### Written problem
Your task is to quote the material that follows, in full and exactly.

### Material provided

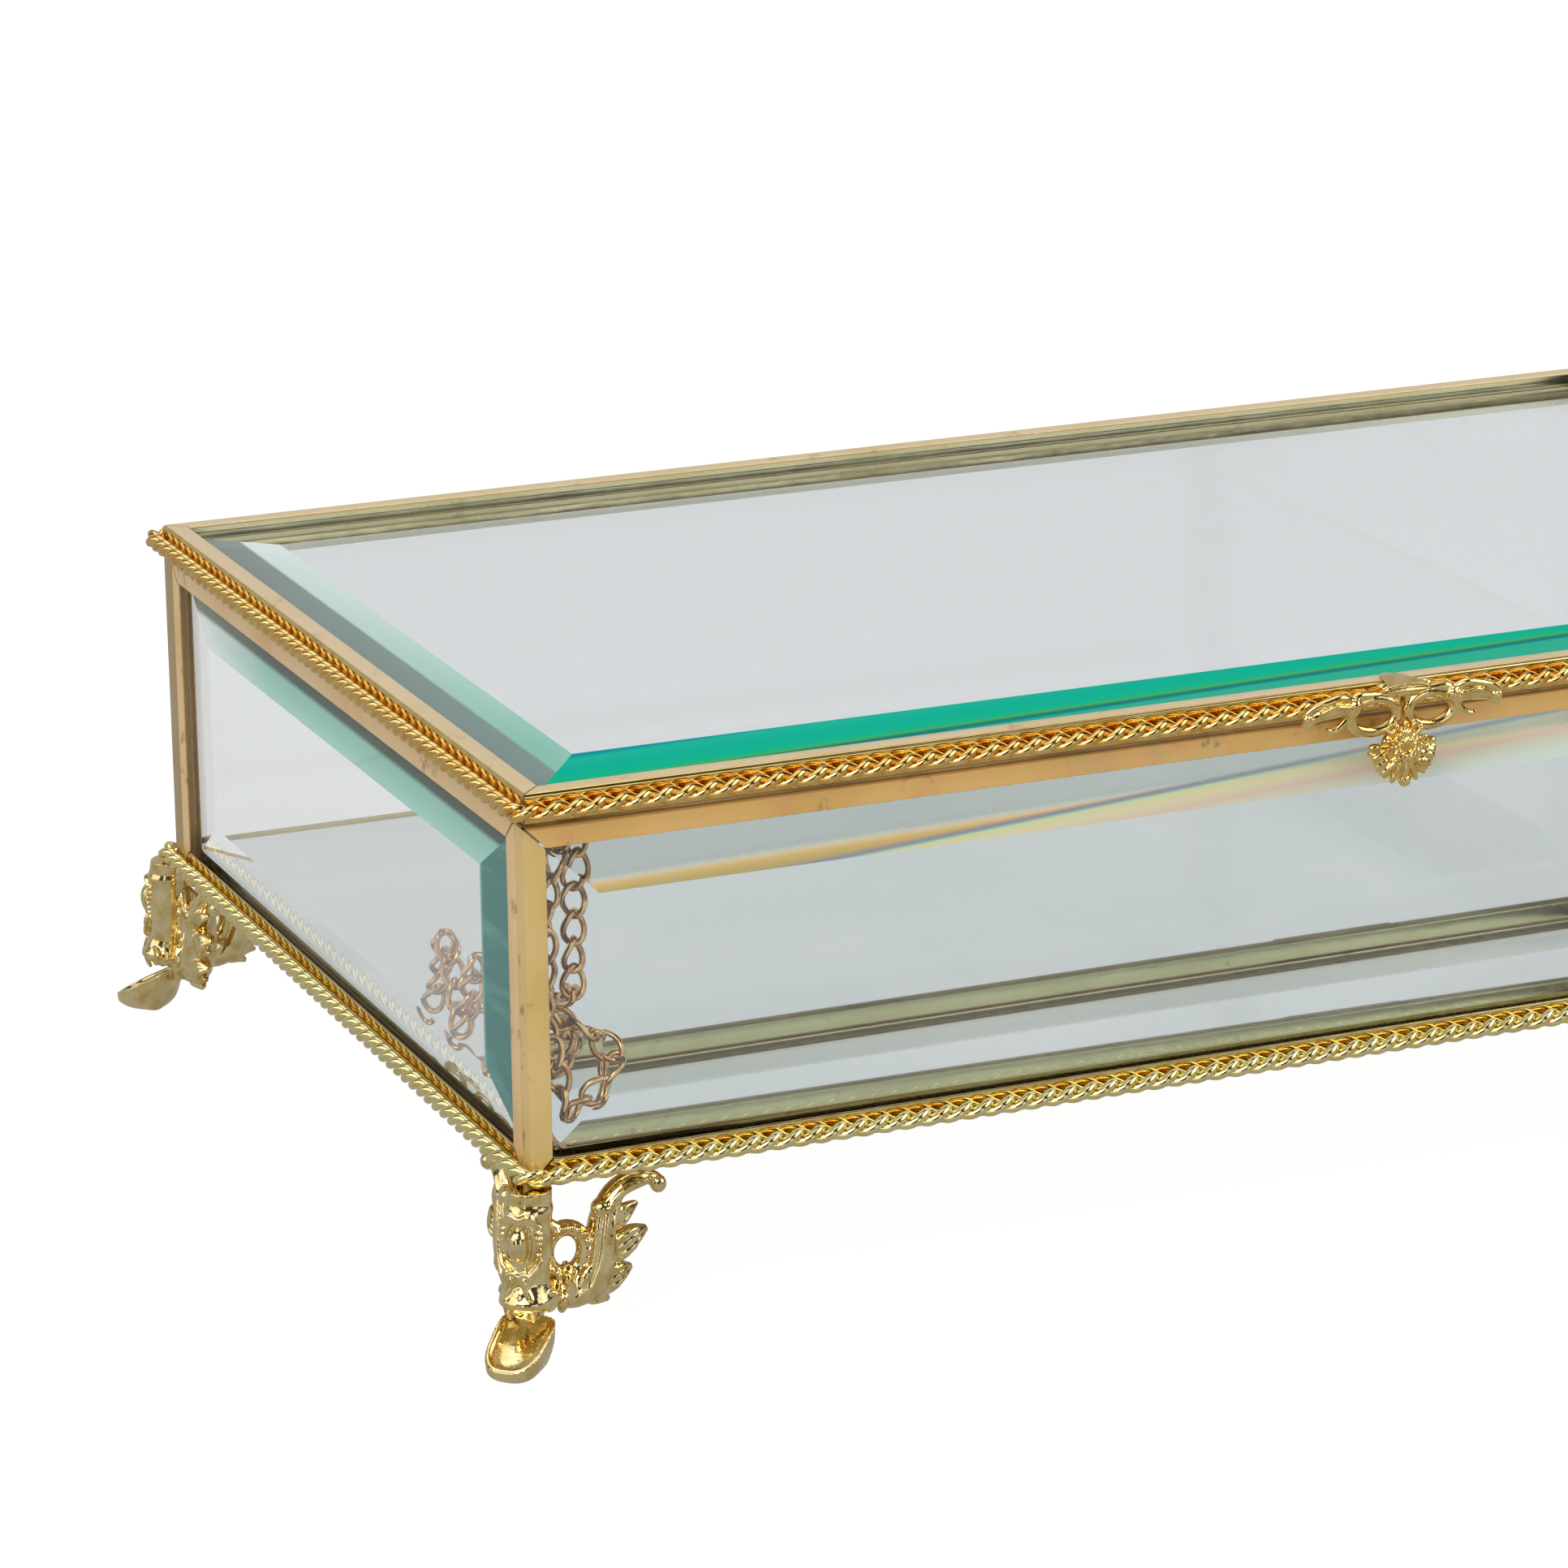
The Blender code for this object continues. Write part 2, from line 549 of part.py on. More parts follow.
def hinge_leaf(name, middle, way, leaf_height, slots, brass):
    """A leaf plate with a rolled knuckle at each of its slots along the pin."""
    clear = KNUCKLE_RADIUS + TOUCH_GAP
    plate_y = HINGE_Y - KNUCKLE_RADIUS
    z_near = HINGE_Z + way * clear
    z_far = HINGE_Z + way * leaf_height
    half = HINGE_LENGTH / 2
    leaf = block(name, (middle - half, plate_y, min(z_near, z_far)),
                 (middle + half, plate_y + LEAF_THICKNESS, max(z_near, z_far)), brass)
    pitch = HINGE_LENGTH / HINGE_KNUCKLES
    rolls = []
    for slot in slots:
        start = middle - half + slot * pitch + TOUCH_GAP / 2
        end = start + pitch - TOUCH_GAP
        rings = [[(x, HINGE_Y + y, HINGE_Z + z) for y, z in knuckle_outline(way)] for x in (start, end)]
        rolls.append(loft(name + "_roll_" + str(slot), rings, brass))
    return join_to(leaf, rolls)


def build_hinges(brass):
    """Two barrel hinges behind. The lid's leaves are returned, to hang on the hinge axis."""
    lid_pieces = []
    even = range(0, HINGE_KNUCKLES, 2)
    odd = range(1, HINGE_KNUCKLES, 2)
    for side, sign in (("left", -1), ("right", 1)):
        middle = sign * HINGE_SPACING / 2
        hinge_leaf("hinge_body_leaf_" + side, middle, -1, BODY_LEAF_HEIGHT, even, brass)
        lid_pieces.append(hinge_leaf("hinge_lid_leaf_" + side, middle, 1, LID_LEAF_HEIGHT, odd, brass))
        ends = [(middle + end * (HINGE_LENGTH / 2 + PIN_OVERHANG), HINGE_Y, HINGE_Z) for end in (-1, 1)]
        tube("hinge_pin_" + side, ends, PIN_RADIUS, brass)
    return lid_pieces


# ---------------------------------------------------------------- stay chain

def mirror_top():
    return FRAME_BOTTOM + FELT_THICKNESS + TOUCH_GAP + MIRROR_THICKNESS


def body_eye():
    return Vector((-INNER_X + CHAIN_INSET, -INNER_Y + BODY_EYE_INSET, BODY_TOP - BODY_EYE_DROP))


def lid_eye():
    return Vector((-INNER_X + CHAIN_INSET + CHAIN_SIDE_STEP, -INNER_Y + BODY_EYE_INSET + LID_EYE_SPACING,
                   LID_BOTTOM - LID_EYE_DROP))


def evenly(start, end, count):
    """The points that divide a straight run into count links, without its first point."""
    return [start + (end - start) * i / count for i in range(1, count + 1)]


def stay_runs():
    """Pivots of the slack chain: those of the part that hangs from the body, and of the part that hangs from the lid.

    Each list starts at its eye. The links fold in planes across the hinge axis, so the chain opens out as the lid
    lifts and is one straight line when it stops the lid.
    """
    low = mirror_top() + STAY_FLOOR_GAP
    start = body_eye()
    foot = Vector((start.x, start.y, low))
    body_run = [start] + evenly(start, foot, STAY_DROP_LINKS)
    for i in range(1, STAY_HEAP_LINKS + 1):
        height = low + (STAY_HEAP_HEIGHT if i % 2 else 0.0)
        body_run.append(Vector((start.x, start.y + STAY_HEAP_PITCH * i, height)))
    top = lid_eye()
    corner = Vector((top.x, top.y, low + STAY_HEAP_HEIGHT + STAY_RETURN_LIFT))
    heap_end = Vector((top.x, body_run[-1].y, body_run[-1].z))
    lid_run = [top] + evenly(top, corner, STAY_RISE_LINKS) + evenly(corner, heap_end, STAY_RETURN_LINKS)
    return body_run, lid_run


def stay_link(name, pivot, end, finish):
    """Long oval link between two pivots, flat across the hinge axis, with its origin on the first pivot."""
    way = (end - pivot).normalized()
    side = Vector((1, 0, 0))
    half = STAY_LINK_HALF_WIDTH - STAY_WIRE
    near = STAY_LINK_END + STAY_WIRE + half
    far = (end - pivot).length - near
    outline = []
    for reach, start in ((near, 180), (far, 0)):
        bend = arc((0, 0), half, start, start + 180, STAY_BEND_STEPS)
        outline += [way * (reach + across) + side * along for along, across in bend]
    link = tube(name, outline, STAY_WIRE, finish, closed=True)
    link.location = pivot
    return link


def build_stay_chain(finish):
    body_run, lid_run = stay_runs()
    total = len(body_run) + len(lid_run) - 2
    for i in range(len(body_run) - 1):
        stay_link(f"stay_chain_{i + 1:02d}", body_run[i], body_run[i + 1], finish)
    for i in range(len(lid_run) - 1):
        stay_link(f"stay_chain_{total - i:02d}", lid_run[i], lid_run[i + 1], finish)


def eye_ring(name, centre, finish):
    """Ring of wire across the hinge axis."""
    section = arc((0, 0), EYE_WIRE, 0, 360 - 360 / EYE_WIRE_SIDES, EYE_WIRE_SIDES - 1)
    around = arc((0, 0), 1, 0, 360 - 360 / EYE_SIDES, EYE_SIDES - 1)
    vertices = [centre + Vector((out, y * (EYE_RADIUS + rise), z * (EYE_RADIUS + rise)))
                for y, z in around for out, rise in section]
    faces = []
    for i in range(len(around)):
        for j in range(len(section)):
            here, there = i * len(section), (i + 1) % len(around) * len(section)
            k = (j + 1) % len(section)
            faces.append((here + j, here + k, there + k, there + j))
    return mesh_object(name, vertices, faces, finish)


def build_body_eye(brass):
    """Eye soldered to the inside of the front channel."""
    centre = body_eye()
    low = (centre.x - EYE_TAB, -INNER_Y + TOUCH_GAP, centre.z - EYE_TAB)
    high = (centre.x + EYE_TAB, centre.y - EYE_RADIUS, centre.z + EYE_TAB)
    return join_to(block("stay_eye_body", low, high, brass), [eye_ring("stay_eye_body_ring", centre, brass)])


def build_lid_eye(brass):
    """Eye on a tab soldered to the lip of the lid's side channel, between the glass and the body."""
    centre = lid_eye()
    low = (-HALF_LENGTH + LID_FLANGE + TOUCH_GAP, centre.y - EYE_TAB, centre.z + EYE_RADIUS + EYE_WIRE / 2)
    high = (centre.x + EYE_TAB, centre.y + EYE_TAB, LID_BOTTOM + BRASS)
    return join_to(block("stay_eye_lid", low, high, brass), [eye_ring("stay_eye_lid_ring", centre, brass)])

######

### Output below
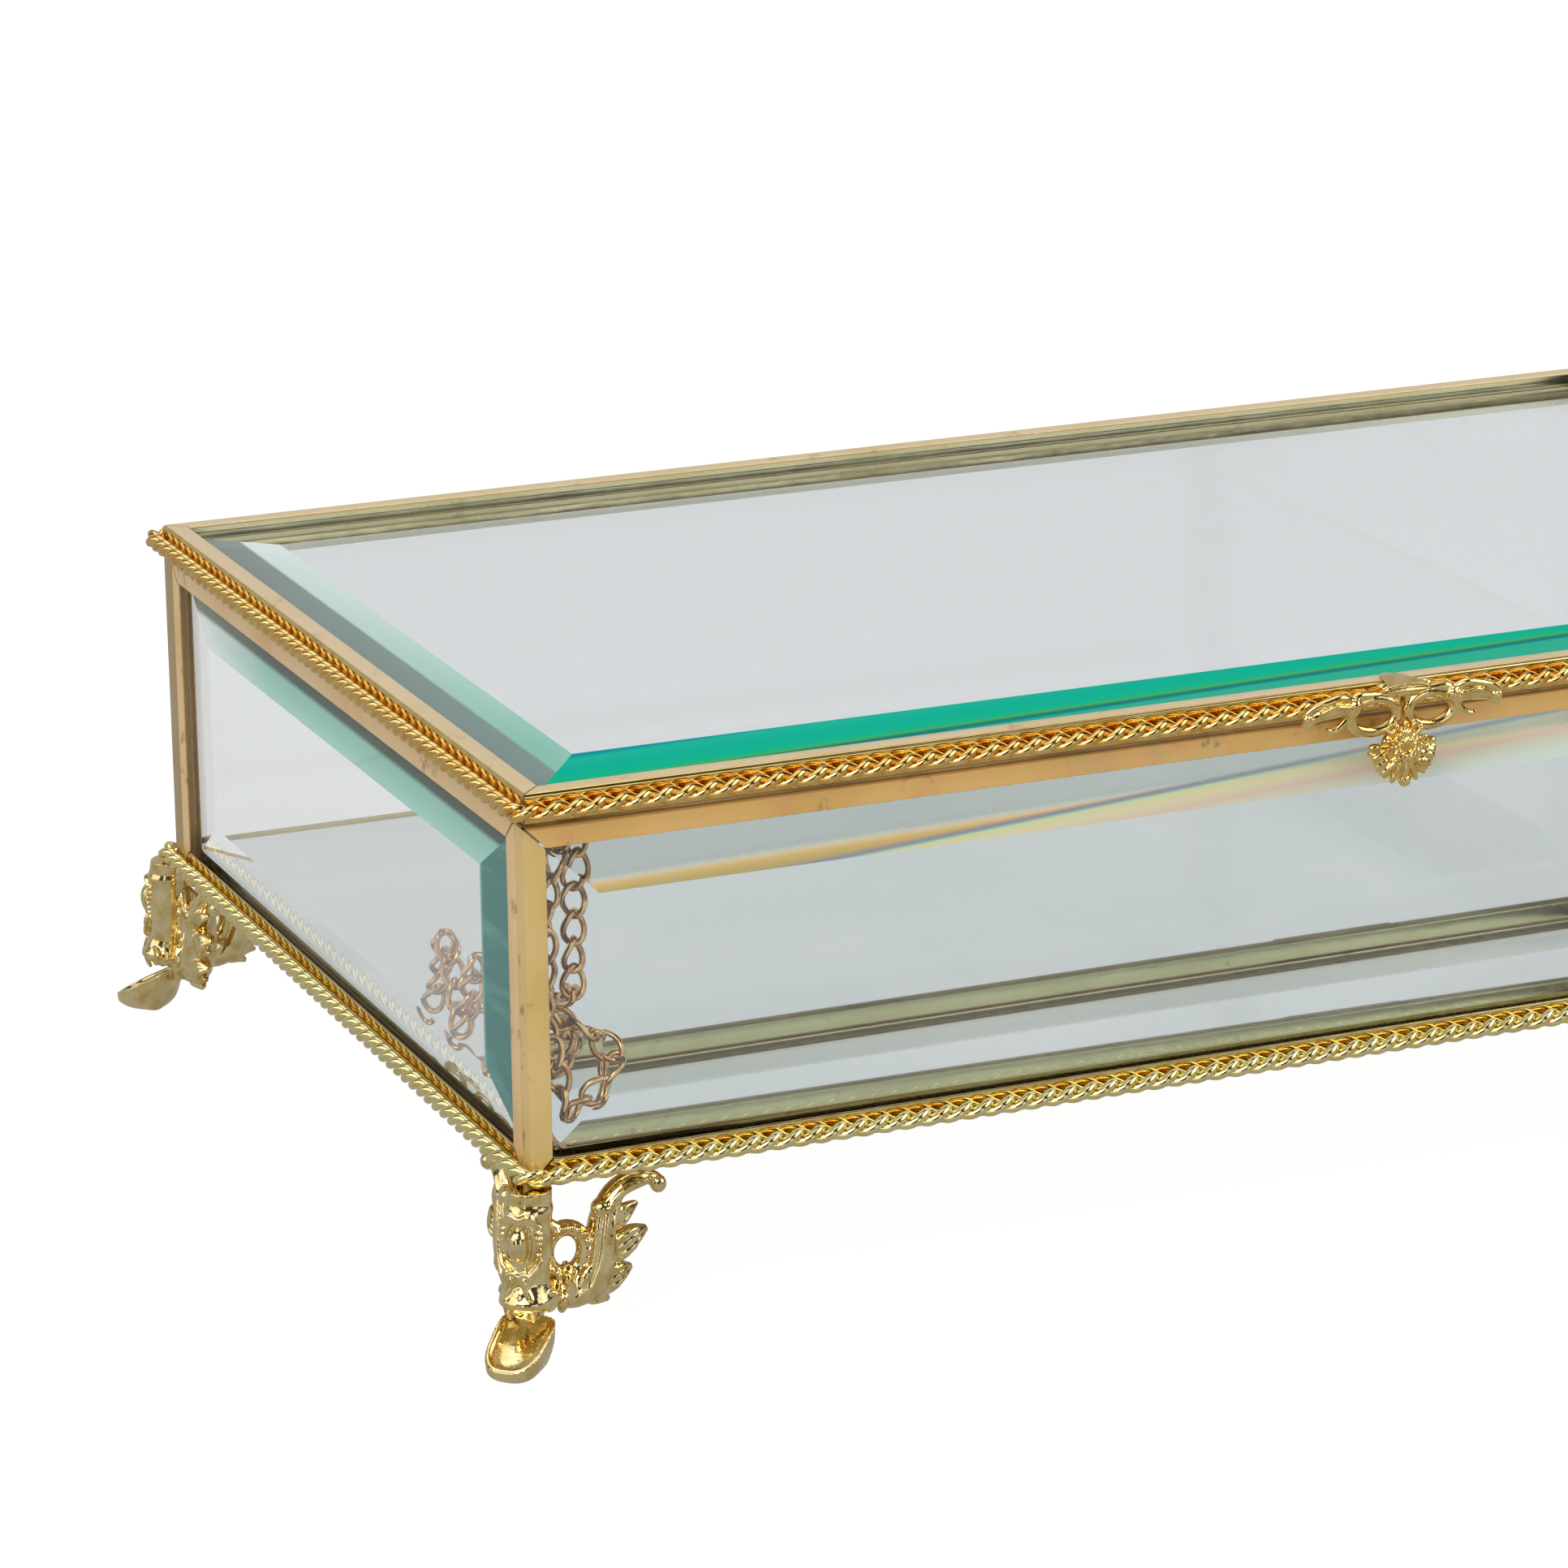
The Blender code for this object continues. Write part 2, from line 549 of part.py on. More parts follow.
def hinge_leaf(name, middle, way, leaf_height, slots, brass):
    """A leaf plate with a rolled knuckle at each of its slots along the pin."""
    clear = KNUCKLE_RADIUS + TOUCH_GAP
    plate_y = HINGE_Y - KNUCKLE_RADIUS
    z_near = HINGE_Z + way * clear
    z_far = HINGE_Z + way * leaf_height
    half = HINGE_LENGTH / 2
    leaf = block(name, (middle - half, plate_y, min(z_near, z_far)),
                 (middle + half, plate_y + LEAF_THICKNESS, max(z_near, z_far)), brass)
    pitch = HINGE_LENGTH / HINGE_KNUCKLES
    rolls = []
    for slot in slots:
        start = middle - half + slot * pitch + TOUCH_GAP / 2
        end = start + pitch - TOUCH_GAP
        rings = [[(x, HINGE_Y + y, HINGE_Z + z) for y, z in knuckle_outline(way)] for x in (start, end)]
        rolls.append(loft(name + "_roll_" + str(slot), rings, brass))
    return join_to(leaf, rolls)


def build_hinges(brass):
    """Two barrel hinges behind. The lid's leaves are returned, to hang on the hinge axis."""
    lid_pieces = []
    even = range(0, HINGE_KNUCKLES, 2)
    odd = range(1, HINGE_KNUCKLES, 2)
    for side, sign in (("left", -1), ("right", 1)):
        middle = sign * HINGE_SPACING / 2
        hinge_leaf("hinge_body_leaf_" + side, middle, -1, BODY_LEAF_HEIGHT, even, brass)
        lid_pieces.append(hinge_leaf("hinge_lid_leaf_" + side, middle, 1, LID_LEAF_HEIGHT, odd, brass))
        ends = [(middle + end * (HINGE_LENGTH / 2 + PIN_OVERHANG), HINGE_Y, HINGE_Z) for end in (-1, 1)]
        tube("hinge_pin_" + side, ends, PIN_RADIUS, brass)
    return lid_pieces


# ---------------------------------------------------------------- stay chain

def mirror_top():
    return FRAME_BOTTOM + FELT_THICKNESS + TOUCH_GAP + MIRROR_THICKNESS


def body_eye():
    return Vector((-INNER_X + CHAIN_INSET, -INNER_Y + BODY_EYE_INSET, BODY_TOP - BODY_EYE_DROP))


def lid_eye():
    return Vector((-INNER_X + CHAIN_INSET + CHAIN_SIDE_STEP, -INNER_Y + BODY_EYE_INSET + LID_EYE_SPACING,
                   LID_BOTTOM - LID_EYE_DROP))


def evenly(start, end, count):
    """The points that divide a straight run into count links, without its first point."""
    return [start + (end - start) * i / count for i in range(1, count + 1)]


def stay_runs():
    """Pivots of the slack chain: those of the part that hangs from the body, and of the part that hangs from the lid.

    Each list starts at its eye. The links fold in planes across the hinge axis, so the chain opens out as the lid
    lifts and is one straight line when it stops the lid.
    """
    low = mirror_top() + STAY_FLOOR_GAP
    start = body_eye()
    foot = Vector((start.x, start.y, low))
    body_run = [start] + evenly(start, foot, STAY_DROP_LINKS)
    for i in range(1, STAY_HEAP_LINKS + 1):
        height = low + (STAY_HEAP_HEIGHT if i % 2 else 0.0)
        body_run.append(Vector((start.x, start.y + STAY_HEAP_PITCH * i, height)))
    top = lid_eye()
    corner = Vector((top.x, top.y, low + STAY_HEAP_HEIGHT + STAY_RETURN_LIFT))
    heap_end = Vector((top.x, body_run[-1].y, body_run[-1].z))
    lid_run = [top] + evenly(top, corner, STAY_RISE_LINKS) + evenly(corner, heap_end, STAY_RETURN_LINKS)
    return body_run, lid_run


def stay_link(name, pivot, end, finish):
    """Long oval link between two pivots, flat across the hinge axis, with its origin on the first pivot."""
    way = (end - pivot).normalized()
    side = Vector((1, 0, 0))
    half = STAY_LINK_HALF_WIDTH - STAY_WIRE
    near = STAY_LINK_END + STAY_WIRE + half
    far = (end - pivot).length - near
    outline = []
    for reach, start in ((near, 180), (far, 0)):
        bend = arc((0, 0), half, start, start + 180, STAY_BEND_STEPS)
        outline += [way * (reach + across) + side * along for along, across in bend]
    link = tube(name, outline, STAY_WIRE, finish, closed=True)
    link.location = pivot
    return link


def build_stay_chain(finish):
    body_run, lid_run = stay_runs()
    total = len(body_run) + len(lid_run) - 2
    for i in range(len(body_run) - 1):
        stay_link(f"stay_chain_{i + 1:02d}", body_run[i], body_run[i + 1], finish)
    for i in range(len(lid_run) - 1):
        stay_link(f"stay_chain_{total - i:02d}", lid_run[i], lid_run[i + 1], finish)


def eye_ring(name, centre, finish):
    """Ring of wire across the hinge axis."""
    section = arc((0, 0), EYE_WIRE, 0, 360 - 360 / EYE_WIRE_SIDES, EYE_WIRE_SIDES - 1)
    around = arc((0, 0), 1, 0, 360 - 360 / EYE_SIDES, EYE_SIDES - 1)
    vertices = [centre + Vector((out, y * (EYE_RADIUS + rise), z * (EYE_RADIUS + rise)))
                for y, z in around for out, rise in section]
    faces = []
    for i in range(len(around)):
        for j in range(len(section)):
            here, there = i * len(section), (i + 1) % len(around) * len(section)
            k = (j + 1) % len(section)
            faces.append((here + j, here + k, there + k, there + j))
    return mesh_object(name, vertices, faces, finish)


def build_body_eye(brass):
    """Eye soldered to the inside of the front channel."""
    centre = body_eye()
    low = (centre.x - EYE_TAB, -INNER_Y + TOUCH_GAP, centre.z - EYE_TAB)
    high = (centre.x + EYE_TAB, centre.y - EYE_RADIUS, centre.z + EYE_TAB)
    return join_to(block("stay_eye_body", low, high, brass), [eye_ring("stay_eye_body_ring", centre, brass)])


def build_lid_eye(brass):
    """Eye on a tab soldered to the lip of the lid's side channel, between the glass and the body."""
    centre = lid_eye()
    low = (-HALF_LENGTH + LID_FLANGE + TOUCH_GAP, centre.y - EYE_TAB, centre.z + EYE_RADIUS + EYE_WIRE / 2)
    high = (centre.x + EYE_TAB, centre.y + EYE_TAB, LID_BOTTOM + BRASS)
    return join_to(block("stay_eye_lid", low, high, brass), [eye_ring("stay_eye_lid_ring", centre, brass)])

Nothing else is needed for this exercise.